Barack Obama has been my president since the fourth grade. I have conquered obstacles with him in office. I have achieved my own goals with him in office. I have lost loved ones with him in office. I have grown up and matured with him in office. I have discovered the true powers of coconut oil with him in office. I have taken risk with him in office. I have become the confident and woke person I am today with him in office. I have become who I am with him in office. President Barack Obama is all that I have ever known.

Although he does not know me, he does. He has shown crucial understanding of not only me, a woman of color, but also countless others across the nation. No matter how hard my days are I have been able to think, hey things aren’t so bad, I have a black president that’s working hard to better my life and the lives of others.

Eight years ago on November 4, 2008, I entered the double red doors of Kolter Elementary School with my head held high wearing thick glasses, 2 afro puffs, a pink Obama for office shirt, and 2 buttons my dad had given me from a celebratory party he attended the night before. You couldn’t tell me nothing.

I didn’t truly comprehend the importance of what was happening but I knew it was something great. The atmosphere felt different.

Over the course of these 8 years I have accomplished things that I would’ve never thought fathomable 8 years ago; just as Barack Obama accomplished a goal that millions thought impossible and spent $100’s of millions dollars to stop.
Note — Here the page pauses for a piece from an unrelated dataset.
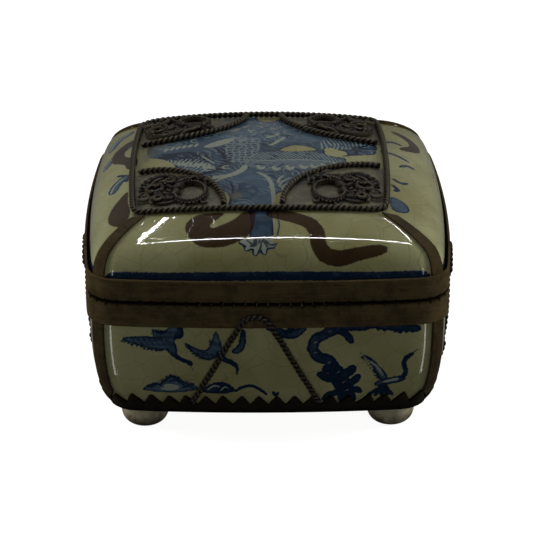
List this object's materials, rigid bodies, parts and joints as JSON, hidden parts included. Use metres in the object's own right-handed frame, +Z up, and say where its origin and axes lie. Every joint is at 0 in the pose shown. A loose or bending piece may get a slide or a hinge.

He and Michelle have become my greatest role models and will permanently leave an imprint of love and hope on my heart.

Their endless love for one another and for Americans is a testament to the type of love I wish to know someday. I still stand amazed at their elegance and class when they were called everything but a child of GOD. People would stoop so low as to talk about their children that they raised. However, they preserved and still stand as the most influential people that I know.

The amount of respect that I will forever have for them will continue until I die. Because of them, adolescents and millennials are better people and grew up in the classroom with a positive role model to look upon. I am a better person because Barack Obama was my president. I have so much hope in myself because I was able to experience him lead the country. Their legacy will forever be within me.

They helped so many people and opened the doors of the White House so ALL people can enter regardless of your race, nationality, sex, or creed. They made it okay for Americans to be themselves and be comfortable in the skin that they are in.

It pains me to see them go. It pains me to know the filth that will sit at the oval office next. It pains me to know that the next generation of adolescents will not know or experience the love or hope of the Obama administration. It pains me to know that this will never happen again during my lifetime. It pains me to know that the president-elect is a racist, sexist, homophobic person that does not care about me or other people of color. I feel uneasy inside knowing that the worst action of all, hate is beginning to creep inside the White House.

But, I can’t stop and won’t stop achieving and growing into the person I am meant to become because last night President Barack Obama told me to believe and told me that he was proud of me. Last night, in his last speech ever as President he gave America the blueprint to succeed. He equipped us with the right material and knowledge and now it is our job and our duty to keep moving forward in hope and love.

He acknowledged whites.

“For white Americans, it means acknowledging that the effects of slavery and Jim Crow didn’t suddenly vanish in the ’60s; that when minority groups voice discontent, they’re not just engaging in reverse racism or practicing political correctness; that when they wage peaceful protest, they’re not demanding special treatment, but the equal treatment our Founders promised.”

He acknowledged minorities.

“For blacks and other minorities, it means tying our own struggles for justice to the challenges that a lot of people in this country face- the refugee, the immigrant, the rural poor, the transgender American, and also the middle-aged white man who from the outside may seem like he’s got all the advantages, but who’s seem his world upended by economic, cultural, and technological change.”

Thank you for bringing hope into the nation and transforming hearts and minds towards a more accepting society. Thank you for working hard until the very end and never giving up.┬áMy heart is heavy to see him leave but as he said last night, “We aren’t where we need to be and we have more work to do.”